There’s a lot that can be said about how to do things the ‘right way’.
So much to say, it seems, that pretty much every blog I have read this month has been how to change your work ethic to be more like theirs so you can be a better worker. As if every person with a keyboard and a blog space has all the answers in the world. As if they know best.
As if they know the Right Way™.
Now, don’t get my words confused. There’s a lot to learn from the experience and stories of others and I am a great believer in taking the time to listen in a world that constantly encourages the entitlement to be heard.
But there is only so much second-hand knowledge can teach you and eventually you’ll have to find out for yourself: how do you work best?

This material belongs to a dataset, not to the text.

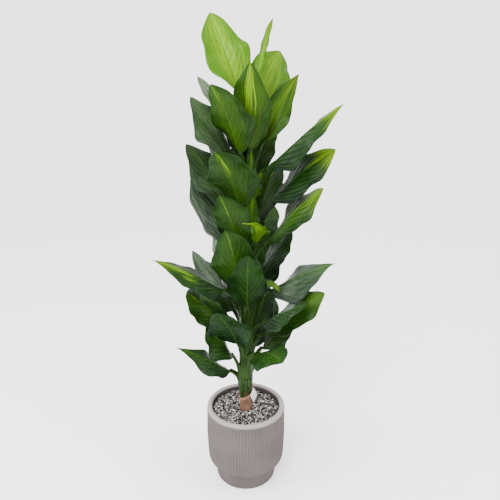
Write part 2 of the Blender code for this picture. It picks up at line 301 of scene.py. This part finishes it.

I personally work well under pressure – with no imminent deadline I can fall into complacency and feel like I take time for granted. Three weeks to complete a brief? That’s ages away!
Next thing I know the deadline is upon me and the several series of Vikings now under my belt are helping nothing towards my productivity.
My resolution to this was to set myself short term goals and deadlines – these tasks gave me a sense of accomplishment as I crossed off each minor success from my list.
Like a puppy that needs validation my own little pats on the back keep me motivated and engaged.
This will not work for a lot of people – some people crumble under pressure so don’t need to force more upon themselves. Others might consider this ethic self-serving and gratuitous. If the rumours are to be believed about myself being a fabled Millennial, they might consider this part of my generation’s need for every success to be rewarded. Participation trophies, Likes for acknowledgement, followers for self-confidence…
Validate me, damn it!
But this isn’t a new thing, far from it.
That’s right. Dusty old scholars have been reprimanding the youth for their frivolous lifestyles for centuries and this all comes back to my earliest point:
There is no right way, not capitalised or trademarked.
Someone will always look at your methods and disagree. They might think you’re uptight or too laid back, they might think you take things too seriously or not seriously enough. We can bend over backwards trying to fit into the mould and systematic work ethics that we are told are right.
Or we can take the time to study ourselves, work with ourselves, for ourselves.
It’s why it is so important to find a workplace that accommodates all styles of working behaviours and caters for neurodiversity.
As long as you get the job done, and do it well the route to the destination doesn’t matter.